The bank said economic prospects were already weakening before the pandemic due to an ageing population and low productivity growth. And the global Covid outbreak will likely worsen that slowdown, the World Bank said on Tuesday.
The biannual Global Economic Prospects report projected that global potential growth which assumes the economy operating at full employment and capacity will slow to 1.9% a year from 2020 to 2029. Before the pandemic, potential growth was expected to be 2.1% a year over the ten-year period, said the bank.
According to the release, the global economy would expand 4% in 2021 after shrinking 4.3% in 2020. Economic buzz and income levels could further be dampened if a re-investment cycle focusing on sustainable growth is not implemented.
While 2020’s global economic activity was not as drastic as expected due to a more robust recovery in China and shallower contractions in many countries the impact on emerging markets and developing economies has been more severe.
The World Bank said in October that the pandemic could push 150 million people 9.1 percent to 9.4 percent of the world’s population into extreme poverty, with less than $1.90 per day to live on.
The forecast noted that collapse in global economic activity in 2020 due to the onset of the pandemic, is estimated to have been slightly less severe than previously projected, mainly due to shallower contractions in advanced economies overall, and a more robust recovery in China.
The economic disruptions caused by the COVID-19 pandemic are giving countries an opportunity to pursue “greener, smarter, more equitable” development paths, but onerous debt burdens remain a major obstacle for poorer nations struggling to rebuild.
“Left unaddressed, the problem of unsustainable debt, and restructurings that do too little, will delay vital recoveries, especially in the poorest countries,” World Bank President David Malpass warned in the foreword of the bank’s report.
The report said that in Sub-Saharan Africa activity shrank an estimated 3.7% last year.
South Africa and Nigeria, the two largest economies in the region, saw output fall sharply in 2020 and agriculture growth slowing.

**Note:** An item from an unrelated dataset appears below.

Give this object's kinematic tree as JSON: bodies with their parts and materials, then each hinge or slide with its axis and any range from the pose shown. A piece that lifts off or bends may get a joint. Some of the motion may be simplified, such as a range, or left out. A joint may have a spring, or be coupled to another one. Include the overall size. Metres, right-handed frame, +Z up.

Both countries also saw a dramatic drop in per capita income, which has pushed tens of millions more people into extreme poverty.

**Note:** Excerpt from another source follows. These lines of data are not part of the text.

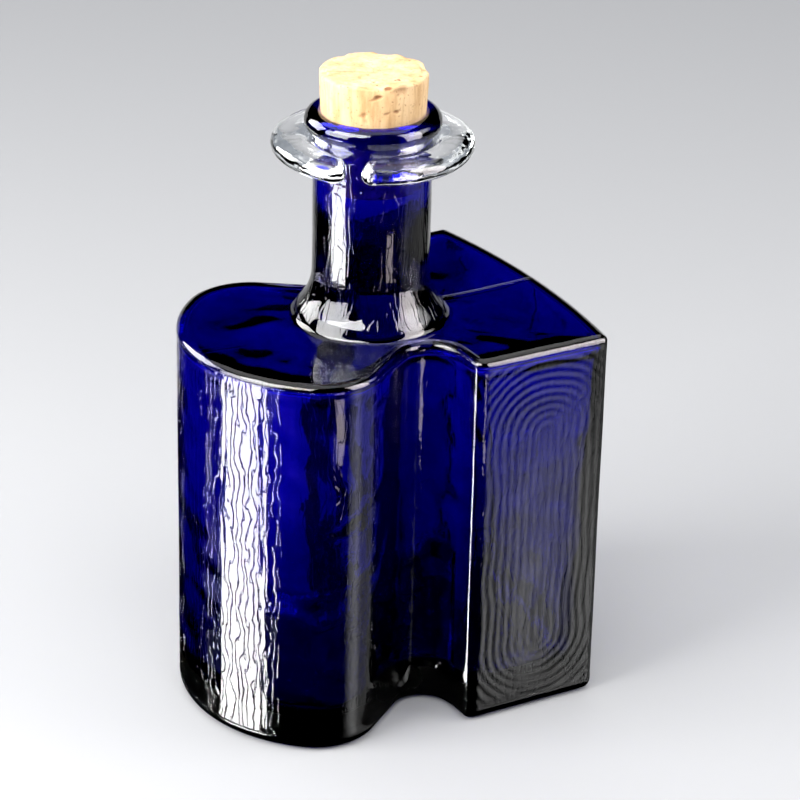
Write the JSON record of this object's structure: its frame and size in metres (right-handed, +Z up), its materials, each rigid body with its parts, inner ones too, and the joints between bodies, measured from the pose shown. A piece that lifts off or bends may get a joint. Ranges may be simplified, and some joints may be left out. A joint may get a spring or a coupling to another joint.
{
  "type": "corked glass decanter bottle",
  "caption": "Cobalt blue mould-blown glass bottle with a waisted body, a clear glass collar ring round the neck and a tapered cork stopper.",
  "frame": {"origin": "centre of the base on the floor, on the neck's axis", "axes": "+Z up along the neck, +X from the round lobe to the flat-ended lobe in the mould's symmetry plane, +Y across the waist"},
  "size_m": [0.0918, 0.0734, 0.154],
  "materials": {
    "cobalt_glass": "glossy",
    "clear_glass": "glossy",
    "cork": "matte"
  },
  "bodies": {
    "bottle": {"glass_bottle": "cobalt_glass", "collar_ring": "clear_glass"},
    "cork": {"cork_stopper": "cork"}
  },
  "joints": [
    {"name": "cork_pull", "type": "slide", "parent": "bottle", "child": "cork", "axis": [0, 0, 1], "range_m": [0, 0.03]}
  ]
}
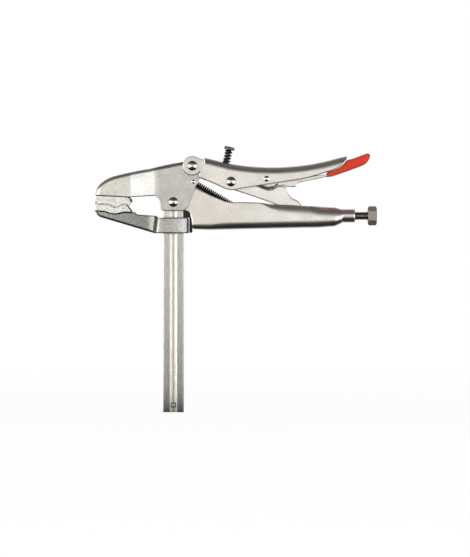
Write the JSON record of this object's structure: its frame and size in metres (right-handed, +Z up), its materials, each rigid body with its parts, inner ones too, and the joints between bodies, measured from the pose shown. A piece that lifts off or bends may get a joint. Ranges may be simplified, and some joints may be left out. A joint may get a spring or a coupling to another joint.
{
  "type": "locking bar clamp",
  "caption": "Locking toggle pliers clamp on a fluted steel bar, with a pivoting upper jaw, a sliding lower jaw, a red release lever and a hex adjusting screw.",
  "frame": {"origin": "centre of the slide bar's lower end face", "axes": "+Z up along the slide bar towards the jaw pivot, +X towards the handles' free ends, +Y across the clamp, away from someone who sees it with the jaws at the left and the bar hanging down"},
  "size_m": [0.2676, 0.0308, 0.2527],
  "materials": {
    "plated_sheet": "satin nickel plate",
    "forged_steel": "satin plate on a forging",
    "rail_steel": "satin plate",
    "tooth_steel": "satin plate",
    "rivet_steel": "bright plate",
    "screw_steel": "plated",
    "link_steel": "satin plate",
    "spring_steel": "black oxide",
    "black_block": "black oxide",
    "red_sleeve": "glossy dipped vinyl"
  },
  "bodies": {
    "frame": {"slide_bar": "rail_steel", "bar_stop_pin": "rail_steel", "fixed_handle": "plated_sheet", "bar_anchor_block": "black_block", "jaw_pivot_rivet": "rivet_steel", "opening_spring": "spring_steel"},
    "upper_jaw": {"upper_jaw_head": "plated_sheet", "upper_jaw_teeth": "tooth_steel", "lever_pivot_rivet": "rivet_steel", "lever_pivot_bush": "rivet_steel", "spring_anchor_pin": "rivet_steel"},
    "lever": {"lever_handle": "plated_sheet", "link_pivot_rivet": "rivet_steel", "link_spacers": "rivet_steel", "release_pivot_pin": "rivet_steel", "limit_screw_nut": "screw_steel", "limit_screw_spring": "spring_steel"},
    "link": {"toggle_link": "link_steel"},
    "release": {"release_lever": "plated_sheet", "release_grip": "red_sleeve"},
    "limit_screw_body": {"limit_screw": "screw_steel"},
    "sliding_jaw_body": {"sliding_jaw": "forged_steel", "sliding_jaw_teeth": "tooth_steel"},
    "adjusting_rod": {"adjusting_screw_rod": "screw_steel"},
    "adjusting_head": {"adjusting_screw_head": "screw_steel"}
  },
  "joints": [
    {"name": "jaw_pivot", "type": "hinge", "parent": "frame", "child": "upper_jaw", "pos_m": [0, 0, 0.1992], "axis": [0, 1, 0], "range_deg": [0, 12], "deforming": ["opening_spring"]},
    {"name": "lever_pivot", "type": "hinge", "parent": "upper_jaw", "child": "lever", "pos_m": [0.018, 0, 0.2335], "axis": [0, 1, 0], "range_deg": [-41.3, 0]},
    {"name": "link_pivot", "type": "hinge", "parent": "lever", "child": "link", "pos_m": [0.0547, 0, 0.2185], "axis": [0, 1, 0], "range_deg": [0, 43]},
    {"name": "release_pivot", "type": "hinge", "parent": "lever", "child": "release", "pos_m": [0.0883, 0, 0.2213], "axis": [0, 1, 0], "range_deg": [0, 7]},
    {"name": "limit_screw_feed", "type": "slide", "parent": "lever", "child": "limit_screw_body", "axis": [0.2079, 0, 0.9781], "range_m": [-0.001, 0.002], "deforming": ["limit_screw_spring"]},
    {"name": "jaw_slide", "type": "slide", "parent": "frame", "child": "sliding_jaw_body", "axis": [0, 0, -1], "range_m": [0, 0.1605]},
    {"name": "adjusting_screw_feed", "type": "slide", "parent": "frame", "child": "adjusting_rod", "axis": [1, 0, 0], "range_m": [0, 0.028]},
    {"name": "adjusting_screw_turn", "type": "hinge", "parent": "adjusting_rod", "child": "adjusting_head", "pos_m": [0.1885, 0, 0.1863], "axis": [1, 0, 0], "range_deg": [0, 7200]}
  ],
  "couplings": [
    {"joint": "lever_pivot", "follows": "jaw_pivot", "ratio": -3.4367},
    {"joint": "link_pivot", "follows": "jaw_pivot", "ratio": 3.5814},
    {"joint": "adjusting_screw_feed", "follows": "adjusting_screw_turn", "m_per_rad": 0.00019894}
  ]
}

The report said the decline in per capita income is expected to set average living standards back by a decade or more in a quarter of Sub-Saharan African economies.
“Financial fragilities in many of these countries, as the growth shock impacts vulnerable household and business balance sheets, will also need to be addressed”, said Vice President and World Bank Group Chief Economist, Carmen Reinhart.
It said in a press statement that the pandemic has caused “a heavy toll of deaths and illness, plunged millions into poverty, and may depress economic activity and incomes for a prolonged period”.
Growth in Sub Saharan Africa is expected to resume at a “moderate average pace of 2 percent” in 2021, which is essentially zero in per capita terms and well below previous projections.
“While the recovery in private consumption and investment is forecast to be slower than previously envisioned, export growth is expected to accelerate gradually, in line with the rebound in activity among major trading partners,” the report said
“The resumption in activity in major advanced and emerging economies and key trading partners of the region (Europe, China, US) is chiefly underpinned by positive news on vaccine development and roll-out as well as new rounds of fiscal stimulus.”
While the Bank said “the near-term outlook remains highly uncertain,” it said pandemic control and a speedier vaccination process could accelerate global growth to nearly 5%.
Policymakers must put in place “comprehensive reforms to improve the fundamental drivers of equitable and sustainable economic growth,” the World Bank said, adding they need to gradually shift from income support to growth-enhancing policies.
But the World Bank said in the longer term emerging and developing economies need to improve digital infrastructure, climate resilience, health services, and business and governance practices to handle the economic fallout and mitigate poverty caused by the pandemic.